▶ **What the task asks**: Nothing but the lines from the one containing "Turn this picture" to the end of the data should be returned, each exactly as written.

— START OF Record set —

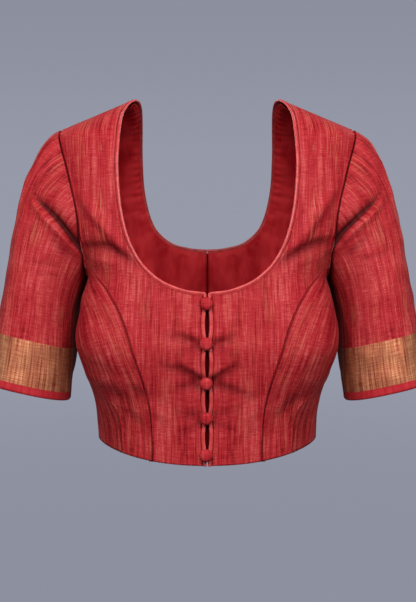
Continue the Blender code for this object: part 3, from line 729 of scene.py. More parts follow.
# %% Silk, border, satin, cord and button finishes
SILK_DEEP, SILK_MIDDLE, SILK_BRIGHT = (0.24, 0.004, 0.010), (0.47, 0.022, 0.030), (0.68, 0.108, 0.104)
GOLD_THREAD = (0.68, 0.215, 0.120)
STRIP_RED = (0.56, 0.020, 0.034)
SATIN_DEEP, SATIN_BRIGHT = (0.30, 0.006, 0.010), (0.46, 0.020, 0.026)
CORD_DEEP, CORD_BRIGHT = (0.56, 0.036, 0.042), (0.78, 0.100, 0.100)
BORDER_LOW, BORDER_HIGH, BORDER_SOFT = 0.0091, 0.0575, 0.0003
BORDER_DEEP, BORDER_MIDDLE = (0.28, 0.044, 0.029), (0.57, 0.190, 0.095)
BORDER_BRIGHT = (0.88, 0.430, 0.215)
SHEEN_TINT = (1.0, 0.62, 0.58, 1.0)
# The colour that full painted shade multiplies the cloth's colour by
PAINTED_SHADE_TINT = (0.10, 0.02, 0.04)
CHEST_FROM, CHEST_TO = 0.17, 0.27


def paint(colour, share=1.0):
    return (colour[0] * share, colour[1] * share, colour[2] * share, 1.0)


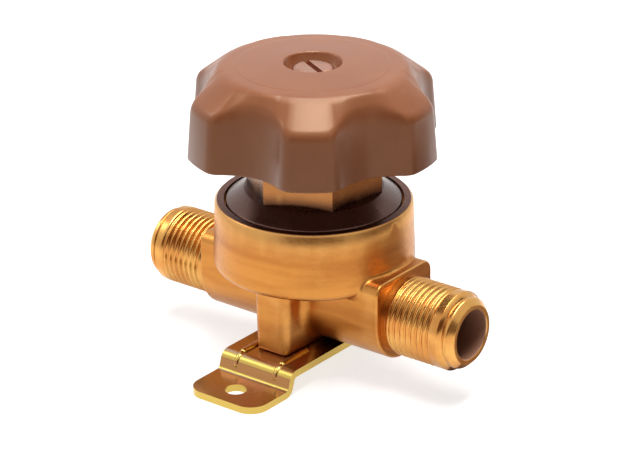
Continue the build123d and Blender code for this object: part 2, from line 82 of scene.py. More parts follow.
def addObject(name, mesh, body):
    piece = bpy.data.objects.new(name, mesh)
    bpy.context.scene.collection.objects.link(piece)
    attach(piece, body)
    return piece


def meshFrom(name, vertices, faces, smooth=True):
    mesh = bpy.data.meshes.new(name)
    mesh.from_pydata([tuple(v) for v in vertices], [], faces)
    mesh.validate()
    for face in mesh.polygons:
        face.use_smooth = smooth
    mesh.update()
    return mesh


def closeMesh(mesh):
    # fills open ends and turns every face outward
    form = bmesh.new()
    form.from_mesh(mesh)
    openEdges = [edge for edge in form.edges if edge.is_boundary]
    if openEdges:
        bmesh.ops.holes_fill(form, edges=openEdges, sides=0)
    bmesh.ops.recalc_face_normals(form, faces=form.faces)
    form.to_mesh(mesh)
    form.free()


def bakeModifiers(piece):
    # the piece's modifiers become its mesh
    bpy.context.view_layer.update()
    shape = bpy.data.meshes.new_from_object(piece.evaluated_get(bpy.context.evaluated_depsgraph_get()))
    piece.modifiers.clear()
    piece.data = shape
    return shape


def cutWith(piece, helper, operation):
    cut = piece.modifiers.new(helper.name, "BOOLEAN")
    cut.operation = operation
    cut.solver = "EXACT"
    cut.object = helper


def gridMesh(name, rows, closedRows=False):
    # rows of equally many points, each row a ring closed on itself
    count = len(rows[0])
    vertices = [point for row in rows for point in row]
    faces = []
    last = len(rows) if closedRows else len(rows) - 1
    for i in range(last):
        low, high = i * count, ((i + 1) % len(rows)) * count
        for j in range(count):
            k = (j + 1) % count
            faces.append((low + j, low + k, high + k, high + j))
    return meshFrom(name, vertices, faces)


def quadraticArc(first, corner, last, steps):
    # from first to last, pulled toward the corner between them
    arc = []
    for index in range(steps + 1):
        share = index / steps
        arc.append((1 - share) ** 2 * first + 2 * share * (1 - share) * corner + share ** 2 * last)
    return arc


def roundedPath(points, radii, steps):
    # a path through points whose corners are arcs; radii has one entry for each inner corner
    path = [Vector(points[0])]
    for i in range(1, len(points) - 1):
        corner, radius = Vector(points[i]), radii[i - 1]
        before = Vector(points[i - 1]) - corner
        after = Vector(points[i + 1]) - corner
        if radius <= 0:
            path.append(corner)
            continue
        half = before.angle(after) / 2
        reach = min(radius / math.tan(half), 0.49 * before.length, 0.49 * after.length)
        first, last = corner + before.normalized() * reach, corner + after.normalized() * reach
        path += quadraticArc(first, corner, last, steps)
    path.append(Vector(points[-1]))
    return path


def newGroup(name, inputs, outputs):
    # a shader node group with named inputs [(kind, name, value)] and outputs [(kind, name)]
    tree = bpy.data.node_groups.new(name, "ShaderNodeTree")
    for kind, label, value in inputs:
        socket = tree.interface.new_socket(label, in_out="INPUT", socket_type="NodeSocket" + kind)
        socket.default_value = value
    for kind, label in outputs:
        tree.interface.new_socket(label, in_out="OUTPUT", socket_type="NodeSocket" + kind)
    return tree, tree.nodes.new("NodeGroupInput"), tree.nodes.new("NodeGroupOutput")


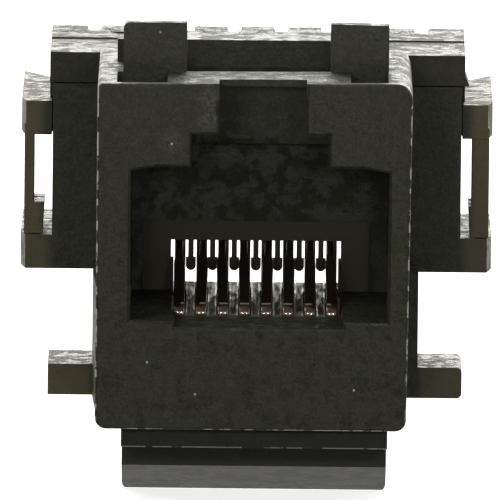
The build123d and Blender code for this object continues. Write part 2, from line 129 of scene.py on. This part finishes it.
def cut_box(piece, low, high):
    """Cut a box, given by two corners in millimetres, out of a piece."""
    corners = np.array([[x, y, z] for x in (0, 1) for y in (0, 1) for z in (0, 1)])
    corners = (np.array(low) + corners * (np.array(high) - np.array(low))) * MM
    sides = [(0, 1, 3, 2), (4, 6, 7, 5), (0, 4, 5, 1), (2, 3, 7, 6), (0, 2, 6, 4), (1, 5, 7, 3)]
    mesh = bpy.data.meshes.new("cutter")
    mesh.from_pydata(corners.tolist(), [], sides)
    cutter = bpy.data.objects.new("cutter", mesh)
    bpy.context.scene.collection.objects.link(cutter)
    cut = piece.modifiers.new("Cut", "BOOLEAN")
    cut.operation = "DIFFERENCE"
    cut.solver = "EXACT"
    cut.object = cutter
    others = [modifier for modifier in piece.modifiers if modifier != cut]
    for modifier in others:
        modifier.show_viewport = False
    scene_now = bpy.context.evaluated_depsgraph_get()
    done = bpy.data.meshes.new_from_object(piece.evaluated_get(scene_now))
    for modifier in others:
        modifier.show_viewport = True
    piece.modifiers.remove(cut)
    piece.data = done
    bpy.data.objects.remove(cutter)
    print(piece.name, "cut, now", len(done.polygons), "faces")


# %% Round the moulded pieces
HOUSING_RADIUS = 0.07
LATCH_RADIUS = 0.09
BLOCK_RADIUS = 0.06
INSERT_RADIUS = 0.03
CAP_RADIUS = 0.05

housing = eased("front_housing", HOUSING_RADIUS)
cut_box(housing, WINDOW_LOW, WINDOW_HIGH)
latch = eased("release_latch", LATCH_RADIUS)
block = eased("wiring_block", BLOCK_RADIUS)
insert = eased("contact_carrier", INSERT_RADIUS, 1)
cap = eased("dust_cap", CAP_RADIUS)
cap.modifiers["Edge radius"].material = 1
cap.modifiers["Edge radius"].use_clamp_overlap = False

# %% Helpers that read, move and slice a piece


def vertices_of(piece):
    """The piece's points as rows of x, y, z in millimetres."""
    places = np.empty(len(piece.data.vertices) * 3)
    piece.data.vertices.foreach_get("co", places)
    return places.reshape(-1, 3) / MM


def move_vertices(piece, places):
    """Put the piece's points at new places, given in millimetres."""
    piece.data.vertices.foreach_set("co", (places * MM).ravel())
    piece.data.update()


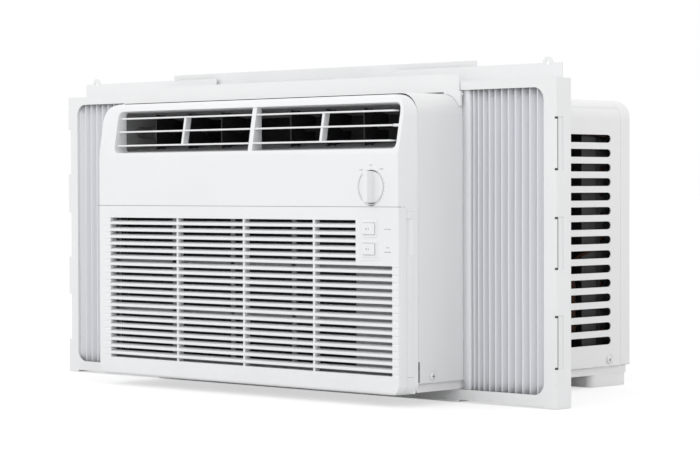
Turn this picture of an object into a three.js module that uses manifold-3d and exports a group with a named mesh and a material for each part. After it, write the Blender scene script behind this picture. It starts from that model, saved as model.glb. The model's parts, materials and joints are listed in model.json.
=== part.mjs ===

— END OF Record set —

▶ **Final result**:
Turn this picture of an object into a three.js module that uses manifold-3d and exports a group with a named mesh and a material for each part. After it, write the Blender scene script behind this picture. It starts from that model, saved as model.glb. The model's parts, materials and joints are listed in model.json.
=== part.mjs ===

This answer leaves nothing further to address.